As of January 1, 2017, the Company had satisfied the minimum offering requirement and the Company’s board of directors had authorized the release of proceeds from escrow. As of such date, the Company issued and sold 27,859,345 shares of the Company’s common stock (consisting of 23,763,345 Class S shares and 4,096,000 Class I shares; no Class T or Class D shares were issued or sold as of such date) in the Offering and the escrow agent released net proceeds of approximately $279 million to the Company as payment for such shares.
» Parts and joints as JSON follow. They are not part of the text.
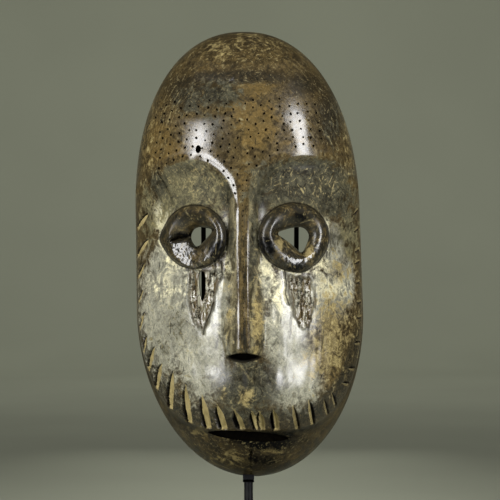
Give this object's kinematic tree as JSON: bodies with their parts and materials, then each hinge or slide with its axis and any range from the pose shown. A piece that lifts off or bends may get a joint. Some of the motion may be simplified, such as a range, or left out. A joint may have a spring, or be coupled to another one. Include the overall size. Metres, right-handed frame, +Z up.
{
  "type": "carved wooden mask on a stand",
  "caption": "Carved wooden mask with a long oval face, hollow behind, held upright by a steel rod with a fork and a chin rest on a flat foot.",
  "frame": {"origin": "middle of the foot's underside", "axes": "+Z up, -Y out of the front of the face, +X to the viewer's right"},
  "size_m": [0.1542, 0.11, 0.3754],
  "materials": {
    "carved_wood": "worn, dark, polished by handling, with pale dry residue and bare cuts",
    "black_steel": "satin black paint"
  },
  "bodies": {
    "root": {"mask": "carved_wood", "stand_rod": "black_steel", "stand_foot": "black_steel"}
  },
  "joints": []
}
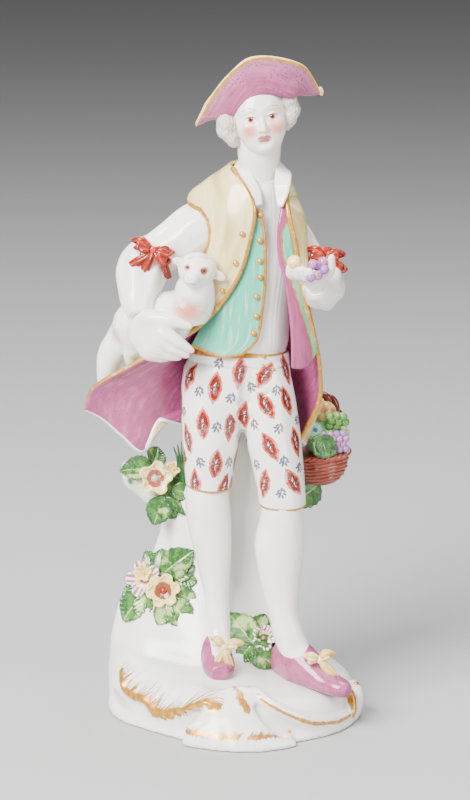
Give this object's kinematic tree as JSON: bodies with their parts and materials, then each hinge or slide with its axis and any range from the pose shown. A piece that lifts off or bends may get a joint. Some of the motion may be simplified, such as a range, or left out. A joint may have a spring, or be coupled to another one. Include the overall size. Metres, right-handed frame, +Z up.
{
  "type": "porcelain figure",
  "caption": "Standing porcelain figure in a three-cornered hat and open coat, holding a lamb and fruit, against a flowered tree stump on a scrolled base.",
  "frame": {"origin": "middle of the flat underside of the base", "axes": "+Z up along the figure, +X to the viewer's right, +Y away from the viewer, so the figure faces -Y"},
  "size_m": [0.1178, 0.1074, 0.2809],
  "materials": {
    "white_glaze": "clear glossy glaze over white porcelain, fired",
    "enamel_cream": "glossy ivory overglaze wash on the outside of the coat",
    "enamel_puce": "brushed puce overglaze enamel on the hat, coat lining and shoes, glossy",
    "enamel_turquoise": "streaked turquoise overglaze enamel on the waistcoat, glossy",
    "enamel_red": "iron-red overglaze enamel on the ribbon bows, glossy",
    "enamel_green": "veined green overglaze enamel on the leaves, glossy",
    "enamel_yellow": "pale yellow overglaze enamel on the flowers, fruit and shoe bows, glossy",
    "enamel_purple": "purple overglaze enamel on the grapes and striped petals, glossy",
    "enamel_brown": "reddish-brown overglaze enamel on the basket, glossy",
    "painted_breeches": "white glaze with a scattered red and purple floral pattern in overglaze enamel",
    "painted_flesh": "white glaze with flesh tints and brown and red details in overglaze enamel",
    "gilding": "burnished gilding, thinly brushed"
  },
  "bodies": {
    "root": {"figure": "white_glaze"}
  },
  "joints": []
}
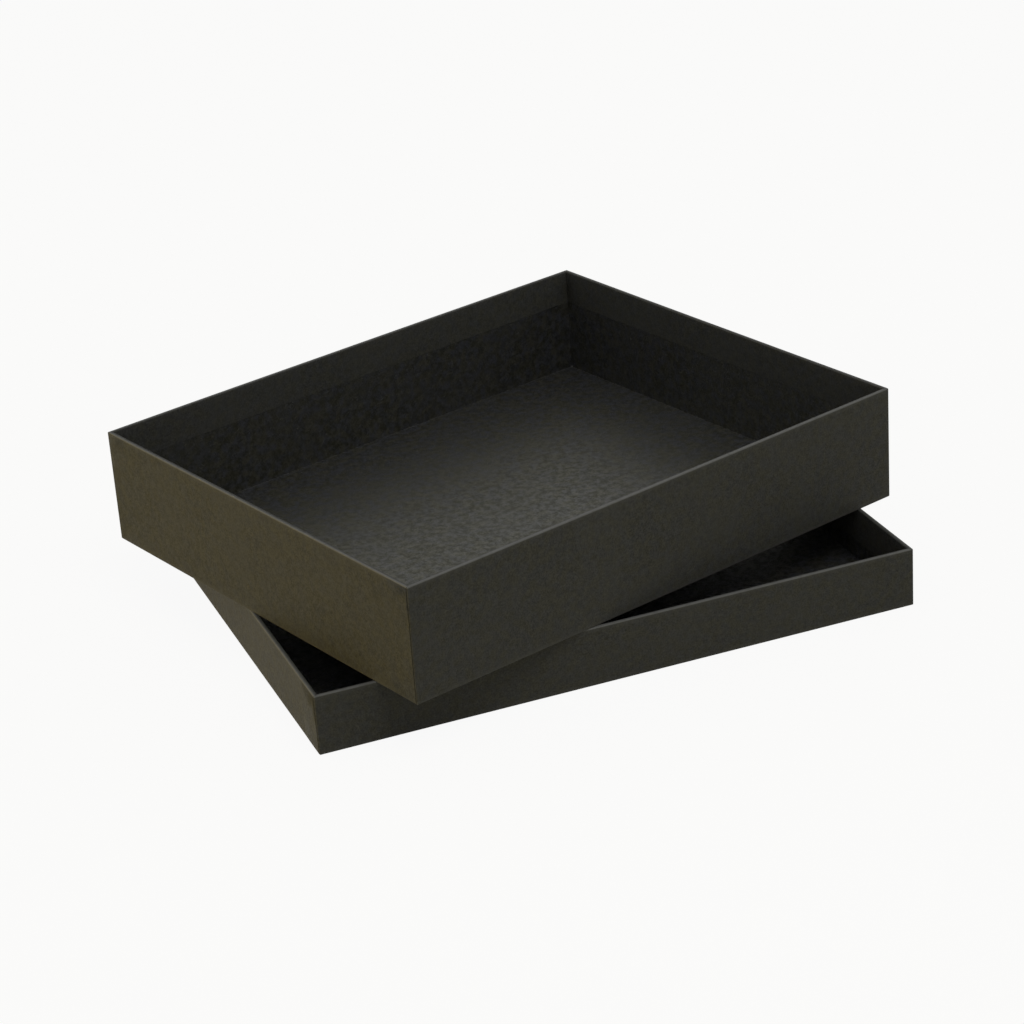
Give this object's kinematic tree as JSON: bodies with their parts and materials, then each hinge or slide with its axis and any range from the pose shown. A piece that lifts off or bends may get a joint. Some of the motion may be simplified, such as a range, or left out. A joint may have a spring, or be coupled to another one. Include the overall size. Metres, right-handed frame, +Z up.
{
  "type": "stack of cardboard trays",
  "caption": "Rigid cardboard box wrapped in black paper, opened into a stack of trays: the deep tray stands slightly turned on its own upturned shallow lid.",
  "frame": {"origin": "middle of the upturned lid's underside, on the surface it lies on", "axes": "+X along the lid's long side, +Y along its short side, +Z up out of both trays"},
  "size_m": [0.3654, 0.3302, 0.091],
  "materials": {
    "board": "matte",
    "wrap_paper": "satin",
    "stay_paper": "matte"
  },
  "bodies": {
    "root": {"tray_board": "board", "tray_wrap": "wrap_paper", "tray_stay_front_left": "stay_paper", "tray_stay_front_right": "stay_paper", "tray_stay_back_left": "stay_paper", "tray_stay_back_right": "stay_paper", "lid_board": "board", "lid_wrap": "wrap_paper", "lid_stay_front_left": "stay_paper", "lid_stay_front_right": "stay_paper", "lid_stay_back_left": "stay_paper", "lid_stay_back_right": "stay_paper"}
  },
  "joints": []
}
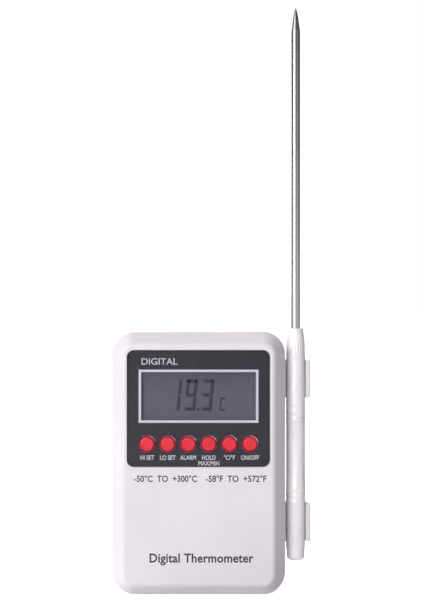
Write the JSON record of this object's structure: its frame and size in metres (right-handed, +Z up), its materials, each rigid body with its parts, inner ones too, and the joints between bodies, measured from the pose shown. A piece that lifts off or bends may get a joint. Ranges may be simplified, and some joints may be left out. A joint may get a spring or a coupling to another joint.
{
  "type": "digital probe thermometer",
  "caption": "Hand-held digital thermometer with a sloped white case, black display panel, row of round red keys, and a long steel probe clipped to its side.",
  "frame": {"origin": "middle of the case's flat base", "axes": "+Z up along the probe, X across the case with the probe on the +X side, -Y out of the front face"},
  "size_m": [0.0806, 0.0208, 0.2387],
  "materials": {
    "white_plastic": "fine satin moulding texture",
    "handle_plastic": "satin",
    "clear_lens": "polished and clear",
    "black_ink": "smooth screen print",
    "adhesive_film": "smooth",
    "polariser": "smooth film",
    "display_glass": "polished",
    "grey_plastic": "satin",
    "zebra_rubber": "matte",
    "board_laminate": "lacquered",
    "black_epoxy": "smooth",
    "bright_steel": "bright plated",
    "plated_steel": "zinc plated",
    "buzzer_brass": "smooth sheet",
    "silicone": "matte",
    "red_plastic": "satin",
    "carbon_rubber": "matte",
    "battery_film": "printed film",
    "wire_sheath": "satin",
    "black_rubber": "matte",
    "stainless_steel": "fine lengthwise polish",
    "potting_resin": "smooth"
  },
  "bodies": {
    "case": {"front_case": "white_plastic", "rear_case": "white_plastic", "front_lens": "clear_lens", "panel_print": "black_ink", "lens_adhesive": "adhesive_film", "lcd_front_polariser": "polariser", "lcd_front_glass": "display_glass", "lcd_rear_glass": "display_glass", "lcd_rear_polariser": "polariser", "lcd_holder": "grey_plastic", "zebra_strip": "zebra_rubber", "circuit_board": "board_laminate", "controller_chip": "black_epoxy", "quartz_crystal": "bright_steel", "chip_resistors": "black_epoxy", "buzzer": "buzzer_brass", "key_mat": "silicone", "board_screws": "plated_steel", "battery_jacket": "battery_film", "battery_spring": "plated_steel", "positive_contact": "plated_steel", "negative_contact": "plated_steel", "battery_wires": "wire_sheath", "case_screws": "plated_steel", "battery_cell": "bright_steel", "cable_grommet": "black_rubber"},
    "high_set_key": {"high_set_button": "red_plastic", "high_set_pill": "carbon_rubber"},
    "low_set_key": {"low_set_button": "red_plastic", "low_set_pill": "carbon_rubber"},
    "alarm_key": {"alarm_button": "red_plastic", "alarm_pill": "carbon_rubber"},
    "hold_key": {"hold_button": "red_plastic", "hold_pill": "carbon_rubber"},
    "unit_key": {"unit_button": "red_plastic", "unit_pill": "carbon_rubber"},
    "power_key": {"power_button": "red_plastic", "power_pill": "carbon_rubber"},
    "folding_stand": {"stand": "white_plastic"},
    "battery_cover": {"battery_door": "white_plastic"},
    "probe": {"probe_needle": "stainless_steel", "thermistor": "black_epoxy", "sensor_potting": "potting_resin", "probe_wires": "wire_sheath", "handle_nose": "handle_plastic", "handle_tube": "handle_plastic", "handle_end_cap": "handle_plastic"}
  },
  "joints": [
    {"name": "high_set_press", "type": "slide", "parent": "case", "child": "high_set_key", "axis": [0, 1, 0], "range_m": [0, 0.0009], "stiffness_N_per_m": 500, "springref_m": -0.0002, "deforming": ["key_mat"]},
    {"name": "low_set_press", "type": "slide", "parent": "case", "child": "low_set_key", "axis": [0, 1, 0], "range_m": [0, 0.0009], "stiffness_N_per_m": 500, "springref_m": -0.0002, "deforming": ["key_mat"]},
    {"name": "alarm_press", "type": "slide", "parent": "case", "child": "alarm_key", "axis": [0, 1, 0], "range_m": [0, 0.0009], "stiffness_N_per_m": 500, "springref_m": -0.0002, "deforming": ["key_mat"]},
    {"name": "hold_press", "type": "slide", "parent": "case", "child": "hold_key", "axis": [0, 1, 0], "range_m": [0, 0.0009], "stiffness_N_per_m": 500, "springref_m": -0.0002, "deforming": ["key_mat"]},
    {"name": "unit_press", "type": "slide", "parent": "case", "child": "unit_key", "axis": [0, 1, 0], "range_m": [0, 0.0009], "stiffness_N_per_m": 500, "springref_m": -0.0002, "deforming": ["key_mat"]},
    {"name": "power_press", "type": "slide", "parent": "case", "child": "power_key", "axis": [0, 1, 0], "range_m": [0, 0.0009], "stiffness_N_per_m": 500, "springref_m": -0.0002, "deforming": ["key_mat"]},
    {"name": "stand_hinge", "type": "hinge", "parent": "case", "child": "folding_stand", "pos_m": [0, 0.0087, 0.0619], "axis": [1, 0, 0], "range_deg": [0, 50]},
    {"name": "battery_door_hinge", "type": "hinge", "parent": "case", "child": "battery_cover", "pos_m": [0, 0.01, 0.00815], "axis": [-1, 0, 0], "range_deg": [0, 80]},
    {"name": "probe_pull", "type": "slide", "parent": "case", "child": "probe", "axis": [0, -1, 0], "range_m": [0, 0.025]}
  ]
}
A press release announcing the Company’s breaking of escrow is furnished as Exhibit 99.1 to this Current Report on Form 8-K and is incorporated herein by reference.

 

Item 9.01. Financial Statements and Exhibits.

(d) Exhibit

 

Exhibit No.

  

Description

99.1    Press Release of Blackstone Real Estate Income Trust, Inc. dated January 4, 2017.


SIGNATURE

Pursuant to the requirements of the Securities Exchange Act of 1934, the registrant has duly caused this report to be signed on its behalf by the undersigned hereunto duly authorized.

 

    BLACKSTONE REAL ESTATE INCOME TRUST, INC.
Date: January 4, 2017     By:   /s/ Leon Volchyok
    Name:   Leon Volchyok
    Title:   Chief Securities Counsel and Secretary


EXHIBIT INDEX

 

Exhibit No.

  

Description

99.1    Press Release of Blackstone Real Estate Income Trust, Inc. dated January 4, 2017.